Morrison’s fear is rooted in the concept of the ‘long tail’ – because the amount of printed material available is now so vast, and can be endlessly recycled on different formats, publishers are engaged in a ‘race to the bottom’ which will end with writers having to give their work away for nothing. Certainly one of the most daunting realities for any new writer is the breadth of the competition. The entry level for publication is now extremely low: self-publishing has never been easier or cheaper (I know, because even I’ve managed it) and the advent of paper-free options such as the Kindle reader has brought the threshold even lower. Sales figures are falling off a cliff and, as a result, royalties and advances are shrivelling up. Writing as a profession, warns Morrison, risks becoming extinct.
Yet all of this statistical soothsaying neglects what publishers actually do for a living. They don’t just churn out books from a treadmill. They select titles for publication, produce them and promote them. They do this because readers don’t have the time or inclination to do it themselves. They like to be guided. And in a climate where the amount of printed material available to the consumer is escalating, there is an argument that the publisher’s role as selector has never been more important than it is now.
What is changing, really, is not publishing, but bookselling. Publishers are having to diversify, in terms of what they produce and how they produce it. The idea that printed books are doomed seems far-fetched when you remember that the key time for book sales is the run-up to Christmas. Will people really take to wrapping Kindle files in virtual paper and e-mailing them to their relatives? Books are beautiful: they are artefacts, they furnish rooms, they look good on the train, they make ideal gifts. This will continue (if you don’t believe me, try to picture what your living-room would look like if you transferred your entire book collection to your Kindle). Books will survive for the same reason that radio is still popular in the age of high-definition 3D flatscreen televisions: low-tech doesn’t automatically mean inferior.

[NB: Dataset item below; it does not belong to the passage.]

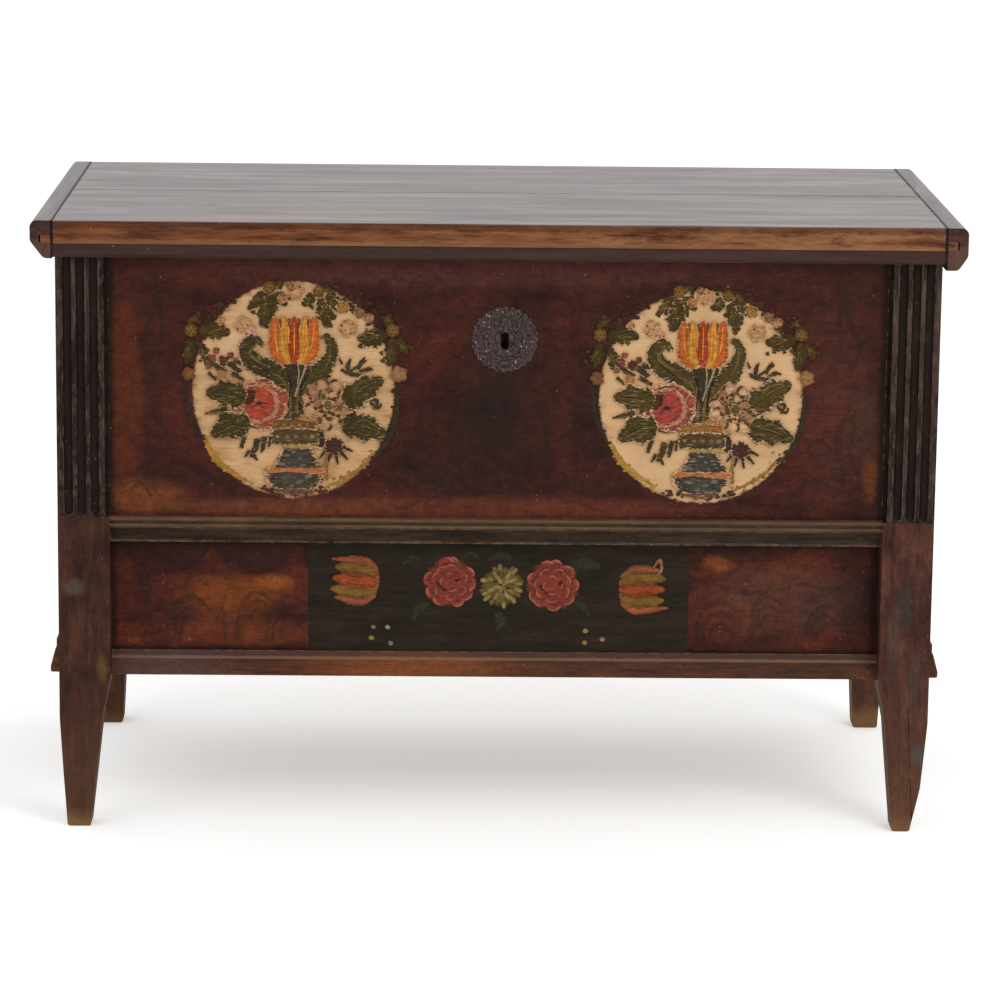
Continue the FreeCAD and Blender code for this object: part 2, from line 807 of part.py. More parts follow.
def make_till():
    """Open till across the left end: an upright board and a bottom, let in from front to back."""
    top = rim_height - s.till_drop
    bottom = top - s.till_height
    front_y = panel_back + s.joint_fit
    depth = back_inner - s.joint_fit - front_y
    start = s.joint_fit - side_inner
    plank = box("till_bottom_plank", (start, front_y, bottom),
                (s.till_width, depth, s.till_thickness))
    pieces["till_bottom_board"] = cut("till_bottom_notched", plank,
                                      post_notches("till_bottom", True, front_y))
    pieces["till_front_board"] = box("till_front_plank",
                                     (start + s.till_width, front_y, bottom),
                                     (s.till_thickness, depth, s.till_height))


def make_lid():
    """Two boards tongued into a batten at each end, and a strip under the front edge."""
    inner = s.lid_width / 2 - s.batten_width
    reach = s.lid_tongue_length
    rear_depth = s.lid_depth - s.lid_front_board_depth
    front_edge = -(s.lid_depth / 2)
    top_z = s.lid_thickness.value
    boards = [("lid_front_board", front_edge, s.lid_front_board_depth, 0.0),
              ("lid_rear_board", front_edge + s.lid_front_board_depth, rear_depth,
               rear_depth.value)]
    for name, start, depth, edge_y in boards:
        outline = tongued_outline(inner * 2, s.lid_thickness, s.lid_tongue_height,
                                  s.lid_tongue_rise, reach)
        board = prism(f"{name}_plank", "XZ_Plane", outline, depth, (0, 0, 0))
        round_edges(board, s.lid_edge_round,
                    lambda edge: (runs_along(edge, Vector(1, 0, 0))
                                  and near(edge.CenterOfMass.z, top_z)
                                  and near(edge.CenterOfMass.y, edge_y)))
        pieces[name] = seat(board, (-inner - reach, start, lid_underside))
    for side in ("left", "right"):
        pieces[f"lid_{side}_batten"] = batten(side, front_edge)
    strip_depth = s.lid_front_overhang - s.strip_setback - s.strip_clearance
    strip = [
        (s.strip_bevel, NOTHING),
        (strip_depth, NOTHING),
        (strip_depth, s.strip_height),
        (NOTHING, s.strip_height),
        (NOTHING, s.strip_bevel),
    ]
    pieces["lid_front_strip"] = prism("lid_front_strip_bar", "YZ_Plane", strip, inner * 2,
                                      (-inner, front_edge + s.strip_setback,
                                       lid_underside - s.strip_height))
    make_pegs(inner)


def batten(side, front_edge):
    """End batten: grooved for the boards' tongues, rounded above, slanted below."""
    straight = getattr(s, f"{side}_batten_side")
    slant = getattr(s, f"{side}_batten_slant")
    tall = getattr(s, f"{side}_batten_height")
    wide = s.batten_width
    groove_low = tall - s.lid_thickness + s.lid_tongue_rise - s.joint_fit
    groove_high = groove_low + s.lid_tongue_height + s.joint_fit * 2
    profile = [
        (NOTHING, NOTHING),
        (wide - slant, NOTHING),
        (wide, tall - straight),
        (wide, tall),
        (NOTHING, tall),
        (NOTHING, groove_high),
        (s.batten_groove_depth, groove_high),
        (s.batten_groove_depth, groove_low),
        (NOTHING, groove_low),
    ]
    inner = s.lid_width / 2 - wide
    if side == "left":
        profile = [(wide - out, up) for out, up in profile]
    start = -(s.lid_width / 2) if side == "left" else inner
    bar = prism(f"lid_{side}_batten_bar", "XZ_Plane", profile, s.lid_depth, (0, 0, 0))
    outer_x = 0.0 if side == "left" else wide.value
    slant_x = slant.value if side == "left" else wide.value - slant.value
    corners = [(outer_x, tall.value), (outer_x, tall.value - straight.value), (slant_x, 0.0)]

    def outer_corner(edge):
        """One of the three long corners on the batten's outer side."""
        middle = edge.CenterOfMass
        along = runs_along(edge, Vector(0, 1, 0))
        return along and any(near(middle.x, x) and near(middle.z, z) for x, z in corners)

    round_edges(bar, s.batten_round, outer_corner)
    return seat(bar, (start, front_edge, s.overall_height - tall))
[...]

And the apocalyptic visions of writers being killed by free material are as misguided as the “home taping is killing music campaign”. Morrison warns that the slippery slope begins with people downloading ‘pirated’ classics. This overlooks two things: most classics have been available for free, entirely legally, through enterprises such as Project Gutenberg, for some years thanks to a thing known as copyright expiry which most people are familiar with. Despite this, printed copies of classic titles continue to sell – indeed, they continue to be reissued.
The experience of the Wu Ming Foundation, whose titles are free to download from their website under a ‘copyleft’ licence, has been that giving their work away has not hindered strong sales, and may even have helped them. And I would also cite the path to publication of my good friend Jon Pinnnock, a first-time novelist whose book began life as a free web serial and is now available to buy in WH Smith on good old-fashioned paper. Jon will be guesting on this blog next week to talk more about his experience, and a fascinating story it is too.
Publishing is changing, but it is far from dead: more likely it is regenerating. Publishers may have to cast their nets wider, or specialise in a crowded market. Writers will have to be more proactive to get themselves noticed, do more of their own promotion and work harder to stay in the spotlight. This raises a few questions: would writers such as Don DeLillo and Hilary Mantel, whose big-selling titles followed a string of more modest successes in sales terms, be tolerated today? And if writers spend more time marketing themselves, where will they find the time to do any actual writing?
More importantly, will we get better books as a result? This is the hardest question to answer. I’ve had arguments on the internet about whether thinning the field will weed out the dross, but writing, like any creative endeavour, doesn’t lend itself to such reductive logic. Some writers take a long time to come to fruition, such as DeLillo and Mantel; others produce brilliant work at the start of their careers which sustains some lacklustre books later on (I’d put Martin Amis and Irvine Welsh in this category). Whether or not you agree with these individual choices, the point is made. A smaller choice of published works is just that: smaller, not better. Publishers will continue to take a punt on untried authors and sustain mid-listers, because nobody knows where the next JK Rowling is going to come from (remember how children’s books used to be seen as a non-profit sector?). The question is whether fear or adventure will prevail in the long term.
Readers are gourmets: they want choice cuts, not the reheated ‘long tail’. And they want guidance from experts who possess knowledge, dedication and the trust of their audience. Publishers who cultivate these qualities, I predict, will thrive, for the simple reason that people are not about to give up reading good books.